«Entretidos com a "pastelaria do INEM", talvez não tenhamos reparado na essencial declaração de Tedros Ghebreyesus, diretor-geral da Organização Mundial da Saúde, quando há dois dias apelou às farmacêuticas para disponibilizarem a "receita" das vacinas. Ou seja, uma produção aberta, em muito mais fábricas, globalmente, e a baixo preço. Isto é dito num momento crucial: sabemos que não é impossível produzirem-se mais vacinas no mundo. Teriam, sim, de deixar de ser feitas apenas nas fábricas da Pfizer, da Moderna, da AstraZeneca e da Johnson & Johnson (além das unidades chinesas e russas).

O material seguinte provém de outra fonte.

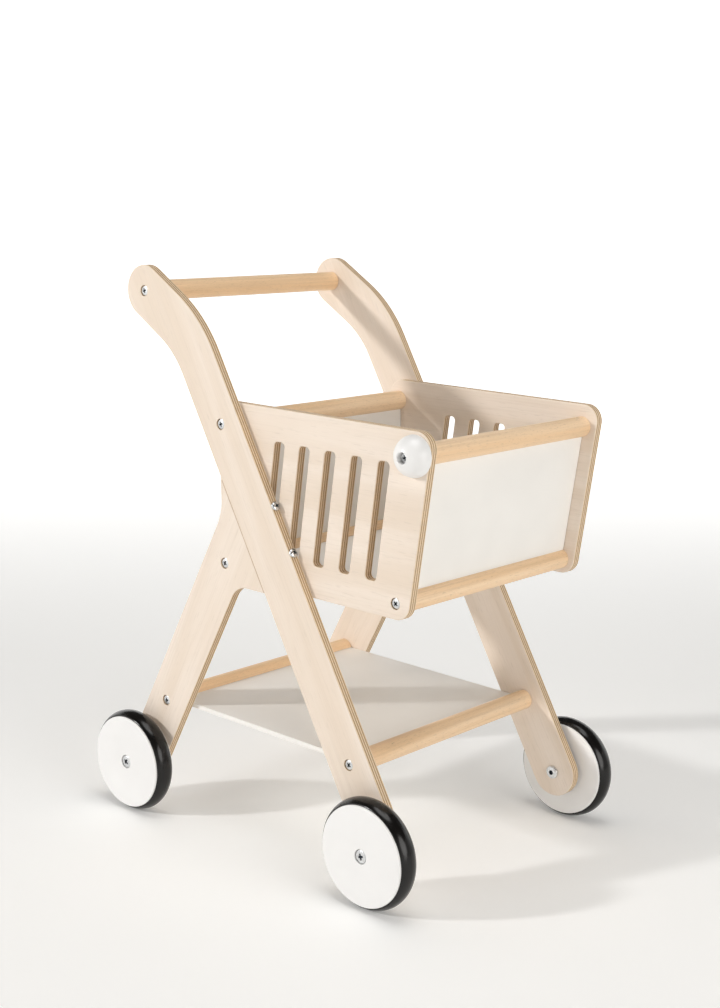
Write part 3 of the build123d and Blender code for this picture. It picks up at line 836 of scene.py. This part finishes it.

Não se trata de "nacionalizar/expropriar" a descoberta das vacinas ou querer perseguir os acionistas das farmacêuticas a quem saiu o jackpot. É por uma razão muito mais sólida. Como disse o diretor-geral da OMS, estas farmacêuticas receberam "substanciais fundos públicos" (biliões e biliões de euros/dólares) para o desenvolvimento da vacina, cobrindo-lhes esse risco. Ora, a abertura da tecnologia de produção da vacina pode ajudar a salvar milhões de vidas e o funcionamento planetário - inclusive para benefício dos próprios países ricos. Não haverá economia sem um mundo inteiro aberto.
Mais: face à escalada de novas variantes, as vacinas necessitarão de permanentes atualizações, faltando ainda saber quantos anos vamos ter de administrar doses a quase toda a população mundial. Portanto, este esforço tem de ser open source e global.
A Covax (que Durão Barroso preside) foi criada com dotações de Estados, empresas e milionários para fazerem chegar a vacina a todo o mundo, mas a tarefa é hercúlea. A organização não governamental OXFAM calcula que nove em cada dez pessoas dos países pobres não vão ter acesso à vacina neste ano. Em simultâneo, três quartos das vacinas produzidas até agora tiveram como destino apenas dez países e há uma guerra diplomática em curso por causa disso. Solução: produzir mais e libertar a produção. Há inúmeras fábricas de vacinas em todo o mundo disponíveis para acelerar esta luta contra a covid-19.
O controlo da vacina por meia dúzia de empresas/nações superpoderosas gerará um mundo ainda mais desequilibrado no final da pandemia. Um exemplo desta semana: o agradecimento (sentido) do presidente do Paquistão à China por lhe fornecer a vacina. Como se pagará este favor no futuro? Que engrandecimento de uma ditadura isto acarreta aos olhos das opiniões públicas de tantos países como aquele, por todo o mundo?
Foi, aliás, ultrajante, a posição do enviado da União Europeia a Moscovo, Josep Borrell, a quem se pediu simultaneamente uma ação firme de condenação do encarceramento do líder da oposição, Alexei Navalvy, e ao mesmo tempo uma atitude de charme para se negociarem vacinas russas para a Europa.
Vai continuar a existir mundo depois da covid. A pior coisa que nos poderia acontecer seria acordarmos num globo dividido em dois - o que foi controlado pela diplomacia da vacina chinesa (e russa), em contraponto ao mundo ocidental, fechado em si mesmo, que só se preocupou em salvar os seus cidadãos à frente de todos os outros - e onde realmente ninguém quer saber se os profissionais de saúde ou idosos de África, Ásia ou América Latina podem sobreviver.
Como não há vacina nem para a ansiedade nem para a demagogia, ataque-se o mal na raiz: abra-se a produção da vacina a todos. Infelizmente, só as opiniões públicas dos países ocidentais podem gerar essa mudança porque o establishment dirá que é impossível de ser feito. Até acontecer.»